(Data listing)
▼▼▼
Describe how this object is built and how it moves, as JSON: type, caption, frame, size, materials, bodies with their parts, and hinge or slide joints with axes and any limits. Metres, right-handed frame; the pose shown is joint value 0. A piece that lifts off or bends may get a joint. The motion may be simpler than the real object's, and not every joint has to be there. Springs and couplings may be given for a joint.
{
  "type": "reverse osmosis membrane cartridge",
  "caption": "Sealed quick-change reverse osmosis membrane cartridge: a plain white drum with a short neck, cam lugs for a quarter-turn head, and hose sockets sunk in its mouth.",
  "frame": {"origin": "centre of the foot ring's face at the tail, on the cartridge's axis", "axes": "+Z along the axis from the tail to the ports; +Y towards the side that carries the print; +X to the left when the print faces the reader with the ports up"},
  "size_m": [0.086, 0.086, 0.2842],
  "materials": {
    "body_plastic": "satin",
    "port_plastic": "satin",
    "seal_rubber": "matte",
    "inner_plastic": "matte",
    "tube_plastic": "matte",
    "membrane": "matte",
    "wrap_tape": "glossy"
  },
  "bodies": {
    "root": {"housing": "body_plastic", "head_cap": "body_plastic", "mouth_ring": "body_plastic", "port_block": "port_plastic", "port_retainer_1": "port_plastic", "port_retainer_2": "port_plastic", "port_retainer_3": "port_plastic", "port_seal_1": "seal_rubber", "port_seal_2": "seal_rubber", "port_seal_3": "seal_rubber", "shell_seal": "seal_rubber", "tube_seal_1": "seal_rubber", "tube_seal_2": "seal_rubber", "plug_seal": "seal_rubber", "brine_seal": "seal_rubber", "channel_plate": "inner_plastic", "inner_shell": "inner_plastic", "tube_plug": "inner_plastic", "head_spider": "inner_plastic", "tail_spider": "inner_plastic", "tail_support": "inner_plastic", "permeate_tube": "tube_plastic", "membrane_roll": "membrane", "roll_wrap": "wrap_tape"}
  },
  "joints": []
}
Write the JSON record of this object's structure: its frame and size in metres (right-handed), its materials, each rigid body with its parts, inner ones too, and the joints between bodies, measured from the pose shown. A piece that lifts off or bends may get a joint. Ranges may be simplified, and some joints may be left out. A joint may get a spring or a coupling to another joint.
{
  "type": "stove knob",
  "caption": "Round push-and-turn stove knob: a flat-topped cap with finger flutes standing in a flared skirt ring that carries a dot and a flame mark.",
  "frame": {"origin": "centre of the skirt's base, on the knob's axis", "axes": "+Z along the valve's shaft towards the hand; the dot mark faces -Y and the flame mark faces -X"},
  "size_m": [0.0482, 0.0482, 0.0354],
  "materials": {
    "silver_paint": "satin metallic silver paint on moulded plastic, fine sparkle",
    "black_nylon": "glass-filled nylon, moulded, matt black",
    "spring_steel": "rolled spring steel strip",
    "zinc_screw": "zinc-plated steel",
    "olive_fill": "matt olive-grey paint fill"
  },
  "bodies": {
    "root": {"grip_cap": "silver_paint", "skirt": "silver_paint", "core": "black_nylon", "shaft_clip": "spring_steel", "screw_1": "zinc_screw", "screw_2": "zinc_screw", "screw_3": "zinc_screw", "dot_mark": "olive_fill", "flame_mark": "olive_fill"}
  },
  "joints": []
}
▲▲▲
* Set task *
Repeat the material above in full, quoting it exactly.

* Reply *
Describe how this object is built and how it moves, as JSON: type, caption, frame, size, materials, bodies with their parts, and hinge or slide joints with axes and any limits. Metres, right-handed frame; the pose shown is joint value 0. A piece that lifts off or bends may get a joint. The motion may be simpler than the real object's, and not every joint has to be there. Springs and couplings may be given for a joint.
{
  "type": "reverse osmosis membrane cartridge",
  "caption": "Sealed quick-change reverse osmosis membrane cartridge: a plain white drum with a short neck, cam lugs for a quarter-turn head, and hose sockets sunk in its mouth.",
  "frame": {"origin": "centre of the foot ring's face at the tail, on the cartridge's axis", "axes": "+Z along the axis from the tail to the ports; +Y towards the side that carries the print; +X to the left when the print faces the reader with the ports up"},
  "size_m": [0.086, 0.086, 0.2842],
  "materials": {
    "body_plastic": "satin",
    "port_plastic": "satin",
    "seal_rubber": "matte",
    "inner_plastic": "matte",
    "tube_plastic": "matte",
    "membrane": "matte",
    "wrap_tape": "glossy"
  },
  "bodies": {
    "root": {"housing": "body_plastic", "head_cap": "body_plastic", "mouth_ring": "body_plastic", "port_block": "port_plastic", "port_retainer_1": "port_plastic", "port_retainer_2": "port_plastic", "port_retainer_3": "port_plastic", "port_seal_1": "seal_rubber", "port_seal_2": "seal_rubber", "port_seal_3": "seal_rubber", "shell_seal": "seal_rubber", "tube_seal_1": "seal_rubber", "tube_seal_2": "seal_rubber", "plug_seal": "seal_rubber", "brine_seal": "seal_rubber", "channel_plate": "inner_plastic", "inner_shell": "inner_plastic", "tube_plug": "inner_plastic", "head_spider": "inner_plastic", "tail_spider": "inner_plastic", "tail_support": "inner_plastic", "permeate_tube": "tube_plastic", "membrane_roll": "membrane", "roll_wrap": "wrap_tape"}
  },
  "joints": []
}
Write the JSON record of this object's structure: its frame and size in metres (right-handed), its materials, each rigid body with its parts, inner ones too, and the joints between bodies, measured from the pose shown. A piece that lifts off or bends may get a joint. Ranges may be simplified, and some joints may be left out. A joint may get a spring or a coupling to another joint.
{
  "type": "stove knob",
  "caption": "Round push-and-turn stove knob: a flat-topped cap with finger flutes standing in a flared skirt ring that carries a dot and a flame mark.",
  "frame": {"origin": "centre of the skirt's base, on the knob's axis", "axes": "+Z along the valve's shaft towards the hand; the dot mark faces -Y and the flame mark faces -X"},
  "size_m": [0.0482, 0.0482, 0.0354],
  "materials": {
    "silver_paint": "satin metallic silver paint on moulded plastic, fine sparkle",
    "black_nylon": "glass-filled nylon, moulded, matt black",
    "spring_steel": "rolled spring steel strip",
    "zinc_screw": "zinc-plated steel",
    "olive_fill": "matt olive-grey paint fill"
  },
  "bodies": {
    "root": {"grip_cap": "silver_paint", "skirt": "silver_paint", "core": "black_nylon", "shaft_clip": "spring_steel", "screw_1": "zinc_screw", "screw_2": "zinc_screw", "screw_3": "zinc_screw", "dot_mark": "olive_fill", "flame_mark": "olive_fill"}
  },
  "joints": []
}